Sanitizing supposed UTF-8 data
By Jon Jensen · December 17, 2011
As time passes, it's clear that Unicode has won the character set encoding wars, and UTF-8 is by far the most popular encoding, and the expected default. In a few more years we'll probably find discussion of different character set encodings to be arcane, relegated to "data historians" and people working with legacy systems.
But we're not there yet! There's still lots of migration to do before we can forget about everything that's not UTF-8.
Last week I again found myself converting data. This time I was taking data from a PostgreSQL database with no specified encoding (so-called "SQL_ASCII", really just raw bytes), and sending it via JSON to a remote web service. JSON uses UTF-8 by default, and that's what I needed here. Most of the source data was in either UTF-8, ISO Latin-1, or Windows-1252, but some was in non-Unicode Chinese or Japanese encodings, and some was just plain mangled.
At this point I need to remind you about one of the most unusual aspects of UTF-8: It has limited valid forms. Legacy encodings typically used all or most of the 255 code points in their 8-byte space (leaving point 0 for traditional ASCII NUL). While UTF-8 is compatible with 7-bit ASCII, it does not allow any possible 8-bit byte in any position. See the Wikipedia summary of invalid byte sequences to know what can be considered invalid.
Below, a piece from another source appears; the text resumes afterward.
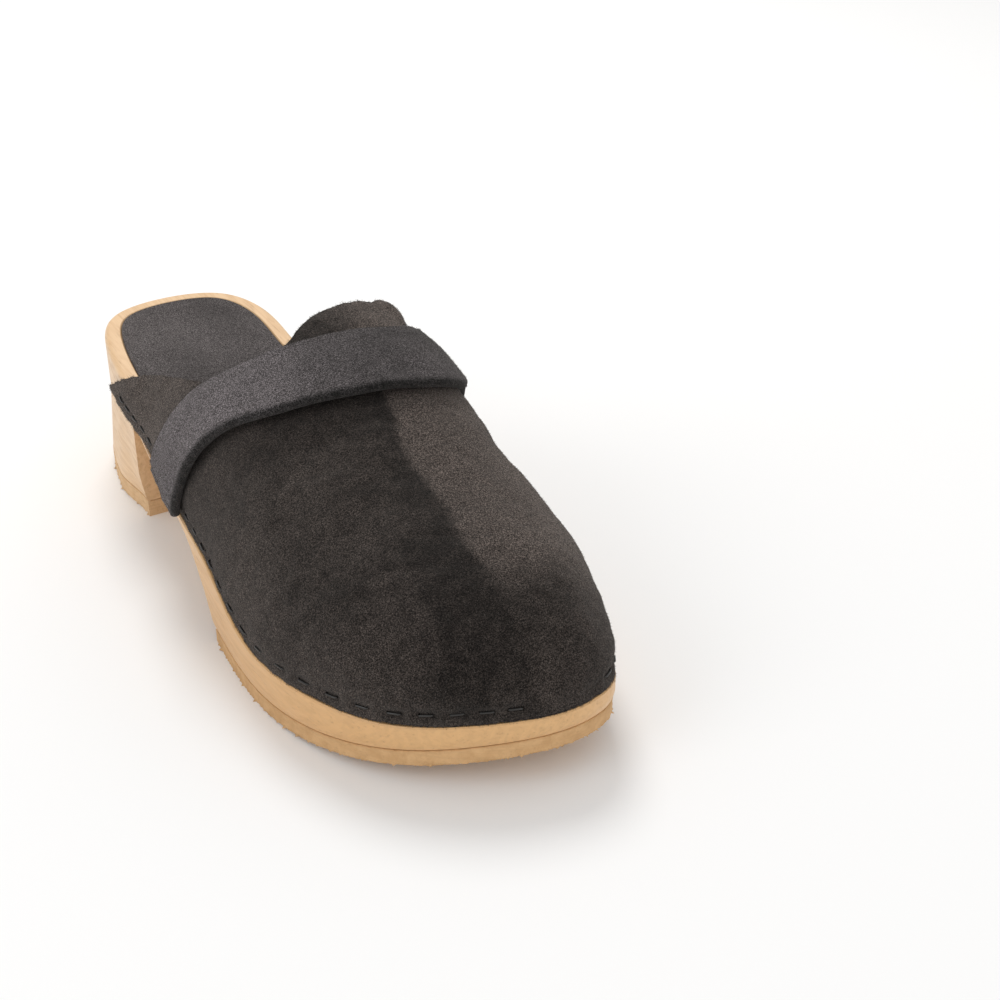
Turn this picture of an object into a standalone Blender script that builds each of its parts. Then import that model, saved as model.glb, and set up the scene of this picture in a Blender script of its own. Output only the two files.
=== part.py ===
"""A wooden-soled clog for the right foot, as an assembly of its separate pieces.

The toe points to -Y, the inner side of the foot is at +X, and the clog stands on z = 0.
Along the clog, s is the distance from the back of the heel towards the toe, so y = MIDDLE - s.
Tables give s and a size in millimetres, and table() turns them into metres.
"""

import math

import bmesh
import bpy
import numpy as np
from mathutils import Matrix, Vector

# ---- driving dimensions, in metres ----
LENGTH = 0.250
MIDDLE = LENGTH / 2
GAP = 0.0003

RUBBER = 0.0045
HEEL_TIP = 0.0055
SPRING_START = 0.175
TOE_SPRING = 0.0115
HEEL_FACE = 0.0625
OUTSOLE_BACK = 0.143
END_REACH = 0.024
HEEL_ROUND = 0.055
TOE_ROUND = 0.190
STEP = 0.0004

LEATHER = 0.0020
STRAP_WIDTH = 0.0255
STRAP_AT_BACK = 0.0021
STRAP_AT_FRONT = 0.0031
STRAP_END = 0.97
LIFT_AT_BACK = 0.6
LIFT_AT_FRONT = 1.2
SOCK = 0.0012
SOCK_MARGIN = 0.0058
SOCK_RECESS = 0.0012
DISH = 0.0016
PUFF = 0.0009
PUFF_FLOOR = 0.0335

CURL = 0.0042
CURL_TURN = 0.54
CURL_SPREAD = 0.14
CURL_FRONT = 0.127
CURL_FADE = 0.008
TOE_START = 0.185
DOME_START = 0.200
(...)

We had no need to try to fix the truly broken data, but we wanted to convert everything possible to UTF-8 and at the very least guarantee no invalid UTF-8 strings appeared in what we sent.
I was going to use that again, but looked around and found an even better module, exactly targeting this use case: Encoding::FixLatin, by Grant McLean. Its documentation says it "takes mixed encoding input and produces UTF-8 output" and that's exactly what it does, focusing on input with mixed UTF-8, Latin-1, and Windows-1252.
It worked as advertised, very well. We would need to use a different module to convert some other legacy encodings, but in this case this was good enough and got the vast majority of the data right.
There's even a standalone fix_latin program designed specifically for processing Postgres pg_dump output from legacy encodings, with some nice examples of how to use it.
One gotcha is similar to a catch that David Christensen reported with the Encode module in a blog post here about a year ago: If the Perl string already has the UTF-8 flag set, Encoding::FixLatin immediately returns it, rather than trying to process it. So it's important that the incoming data be a pure byte stream, or that you otherwise turn off the UTF-8 flag, if you expect it to change anything.
Along the way I found some other CPAN modules that look useful for cases where I need more manual control than Encoding::FixLatin gives:
- Search::Tools::UTF8 - test for and/or fix bad ASCII, Latin-1, Windows-1252, and UTF-8 strings
- Encode::Detect - use Mozilla's universal charset detector and convert to UTF-8
- Unicode::Tussle - ridiculously comprehensive set of Unicode tools that has to be seen to be believed
Once again Perl's thriving open source/free software community made my day!